Puma’s move comes less than two weeks after Greenpeace launched their ‘Dirty Laundry’ report, which identifies commercial links between major clothing brands, including Nike, Adidas and Puma, and suppliers responsible for releasing hazardous and hormone-disrupting chemicals into Chinese rivers. Greenpeace’s report is focused on the textile trade and not leather. However, the brands identified in the Greenpeace report are all major users of leather in their product ranges.
‘It’s not enough for Nike and Adidas to follow Puma’s lead – Greenpeace is calling on all three companies to show leadership by becoming more transparent about the hazardous chemicals currently released during the manufacture of their products’, said Martin Hojsik, Coordinator of the Toxic Water campaign at Greenpeace International.

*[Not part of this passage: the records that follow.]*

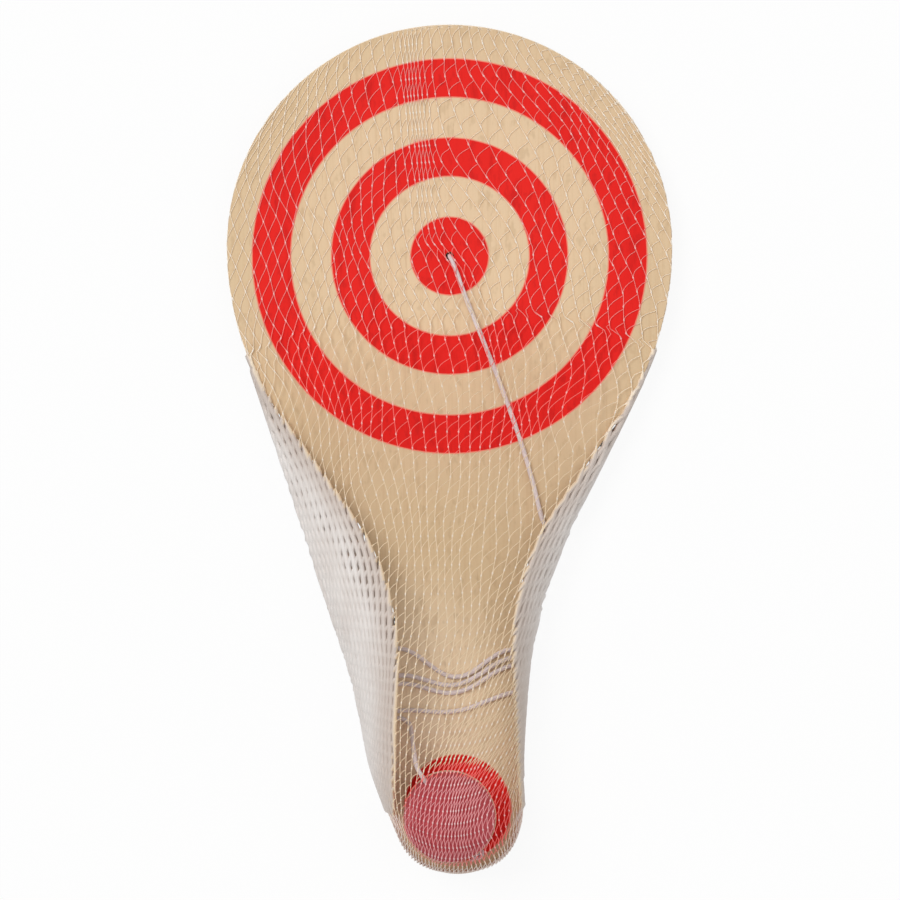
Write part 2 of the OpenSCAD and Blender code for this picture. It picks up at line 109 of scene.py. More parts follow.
def new_piece(name, points, face_sets, finish, uv=None, colour=None):
    """An object at the origin from points in metres and arrays of faces of equal length."""
    mesh = bpy.data.meshes.new(name)
    points = np.asarray(points, np.float32).reshape(-1, 3)
    corners = np.concatenate([np.asarray(f).ravel() for f in face_sets]).astype(np.int32)
    sizes = np.concatenate([np.full(len(f), np.shape(f)[1]) for f in face_sets])
    mesh.vertices.add(len(points))
    mesh.vertices.foreach_set("co", points.ravel())
    mesh.loops.add(len(corners))
    mesh.loops.foreach_set("vertex_index", corners)
    mesh.polygons.add(len(sizes))
    starts = np.concatenate([[0], np.cumsum(sizes)[:-1]]).astype(np.int32)
    mesh.polygons.foreach_set("loop_start", starts)
    mesh.polygons.foreach_set("use_smooth", np.ones(len(sizes), bool))
    if uv is not None:
        layer = mesh.uv_layers.new(name="along")
        layer.data.foreach_set("uv", np.asarray(uv, np.float32).ravel())
    if colour is not None:
        under = mesh.attributes.new("under", "FLOAT_COLOR", "POINT")
        under.data.foreach_set("color", np.asarray(colour, np.float32).ravel())
    mesh.update(calc_edges=True)
    mesh.validate()
    mesh.materials.append(finish)
    piece = bpy.data.objects.new(name, mesh)
    bpy.context.scene.collection.objects.link(piece)
    return piece


def full_turn(steps):
    """Even angles round one turn, from nought, with its end left out."""
    return 2 * math.pi * np.arange(steps) / steps


def run_along(path):
    """Each point's distance from the first one along their path."""
    return np.concatenate([[0], np.cumsum(np.linalg.norm(np.diff(path, axis=0), axis=1))])


def carried(path, radius, t, first, second):
    """A section carried along a path: path + radius (first cos t + second sin t)."""
    first, second = first[..., None, :], second[..., None, :]
    out = np.cos(t)[..., None] * first + np.sin(t)[..., None] * second
    return path[..., None, :] + np.asarray(radius)[..., None] * out


def rings(centres, normals, radii, sides):
    """Points of round tubes, with each ring square to its path.

    Its two axes are the normal made square to the path's direction, and the cross of the
    two. centres is strands by rings by 3.
    """
    ahead = unit(np.gradient(centres, axis=-2))
    across = unit(np.cross(ahead, normals))
    upward = np.cross(across, ahead)
    return carried(centres, radii[..., None], full_turn(sides), across, upward)


def strands(name, centres, normals, radii, sides, finish):
    """Many tubes of equal ring count in one mesh, each closed by a cap at both its ends.

    Each point carries the colour under it. Less of that shows where strands have fused.
    """
    count, length = centres.shape[:2]
    points = rings(centres, normals, radii, sides)
    quads, _ = grid_faces(length, sides)
    first = (np.arange(count) * length * sides)[:, None, None]
    quads = (quads[None, :, ::-1] + first).reshape(-1, 4)
    ring = np.arange(sides)
    start_caps = ring[None] + first[:, 0]
    end_caps = ring[None, ::-1] + first[:, 0] + (length - 1) * sides
    tint = under_colour(points.reshape(-1, 3))
    thick = np.broadcast_to(radii[..., None], points.shape[:3]).ravel()
    tented = slack(points.reshape(-1, 3)) > 0
    clear = np.where(tented, 1.0, np.interp(thick, (STRAND_R, CROSS_R), (1.0, CROSS_CLEAR)))
    tint[:, 3] = tint[:, 3] * clear
    return new_piece(name, placed(points), [quads, start_caps, end_caps], finish, None, tint)


def carried_normals(path, first):
    """A normal for each point of a path that turns with it and never spins about it.

    The next normal is the last one less its share along the next direction of the path.
    """
    ahead = unit(np.gradient(path, axis=0))
    normals = np.empty_like(path)
    normals[0] = unit(first - ahead[0] * (first @ ahead[0]))
    for k in range(1, len(path)):
        kept = normals[k - 1] - ahead[k] * (normals[k - 1] @ ahead[k])
        normals[k] = kept / np.linalg.norm(kept)
    return normals


def through(points, steps):
    """Catmull-Rom curve through the points, with its two ends repeated.

    Between b and c with neighbours a and d it is half of
    2b + (c-a)t + (2a-5b+4c-d)t^2 + (3b-a-3c+d)t^3.
    """
    p = np.asarray(points, float)
    p = np.vstack([p[:1], p, p[-1:]])
    a, b, c, d = p[:-3, None], p[1:-2, None], p[2:-1, None], p[3:, None]
    t = np.linspace(0, 1, steps, endpoint=False)[None, :, None]
    curve = 0.5 * (
        2 * b + (c - a) * t + (2 * a - 5 * b + 4 * c - d) * t**2 + (3 * b - a - 3 * c + d) * t**3
    )
    return np.vstack([curve.reshape(-1, 3), p[-1:]])


def evenly(path, step):
    """The same path with its points about one step apart."""
    run = run_along(path)
    keep = np.concatenate([[True], np.diff(run) > 1e-9])
    places = np.linspace(0, run[-1], int(run[-1] / step) + 1)
    return np.stack([np.interp(places, run[keep], path[keep, k]) for k in range(3)], 1)


# finishes

def plain(value):
    """A Value's own socket, or the number or colour itself."""
    return value.socket if isinstance(value, Value) else value


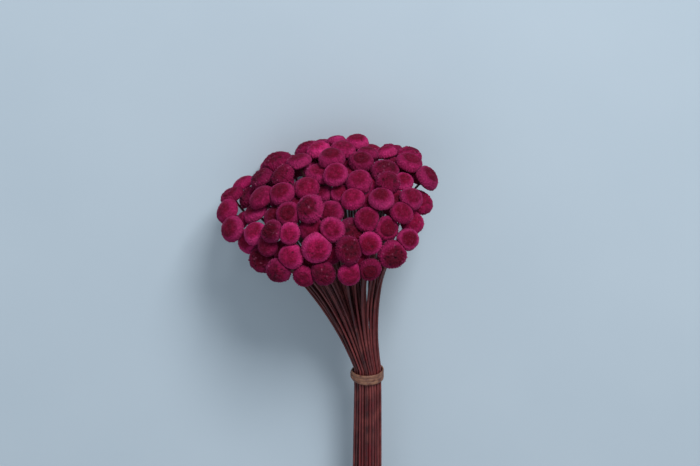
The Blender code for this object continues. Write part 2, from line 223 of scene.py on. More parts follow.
def settleFlowers():  # a golden-angle spiral over the dome, pushed apart until nothing cuts
    rng = np.random.default_rng(bunch["seed"])
    count = bunch["count"]
    share = (np.arange(count) + 0.5) / count
    turn = np.arange(count) * goldenTurn
    radii = rng.normal(button["radius"], button["spread"], count)
    radii = np.clip(radii, button["smallest"], button["largest"])
    halves = radii * rng.uniform(button["flattest"], button["fullest"], count)
    levels = rng.uniform(dome["deepest"], dome["highest"], count)
    unevenness = rng.normal(0, button["turn"], (count, 3))
    cap = onCap(np.arccos(1 - share * (1 - np.cos(domeLimit(turn)))), turn)
    places = dome["middle"] + fromDome(cap * dome["radii"] + cap * levels[:, None])
    waist = stalk["waist"] * np.sqrt(share)[:, None] * np.stack([np.sin(turn), 0 * turn, np.cos(turn)], -1)
    mates = -np.ones(count, int)
    longest = settling["longestMove"]
    for step in range(settling["steps"]):
        faces = facing(places, unevenness)
        if step == settling["steps"] // 2:
            mates = chooseMates(places, faces, radii, halves)
        move = settling["headPush"] * headCrowding(places, faces, radii, halves, mates)[0]
        move += settling["matePull"] * matePull(places, faces, radii, mates)
        move += settling["stemPush"] * stemCrowding(places, faces, radii, halves, waist)[0]
        places = places + np.clip(move, -longest, longest)
        places = drawToDome(places, levels, step < settling["looseSteps"])
        places[:, 2] += np.clip(tableHeight(places) - lowest(places, faces, radii, halves), 0, None)
    faces = facing(places, unevenness)
    parted = True
    while parted:
        parted = partLooseMates(places, faces, radii, halves, mates)
        crowded = headCrowding(places, faces, radii, halves, mates)[1]
        shrink = 1 - np.maximum(crowded, stemCrowding(places, faces, radii, halves, waist)[1])
        radii, halves = radii * shrink, halves * shrink
    return places, faces, radii, halves, waist, mates


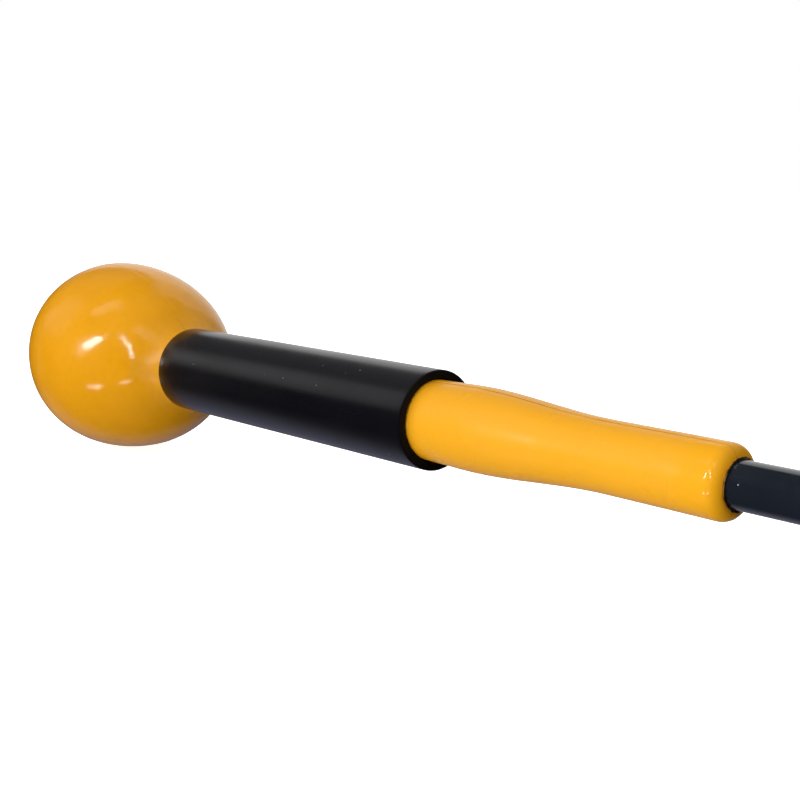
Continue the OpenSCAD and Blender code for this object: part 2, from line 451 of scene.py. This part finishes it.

Puma’s statement incorporates many elements determined by Greenpeace as crucial to bringing about systematic change within the textile industry: a precautionary approach to chemicals management, a clear timeline for reaching zero discharge, and the elimination of all discharges of hazardous chemicals throughout its supply chain and product lifecycle – including those coming from polluting production activities such as wet processing. Puma has also stated that it will publish an action plan within the next eight weeks, which will detail how it intends to deliver on its commitment.
The Greenpeace ‘Detox’ challenge continues to build momentum say the campaign group; thousands of people have added their names to an online petition that challenges the CEOs of Nike and Adidas to use their power and influence to tackle the urgent issue of toxic water pollution.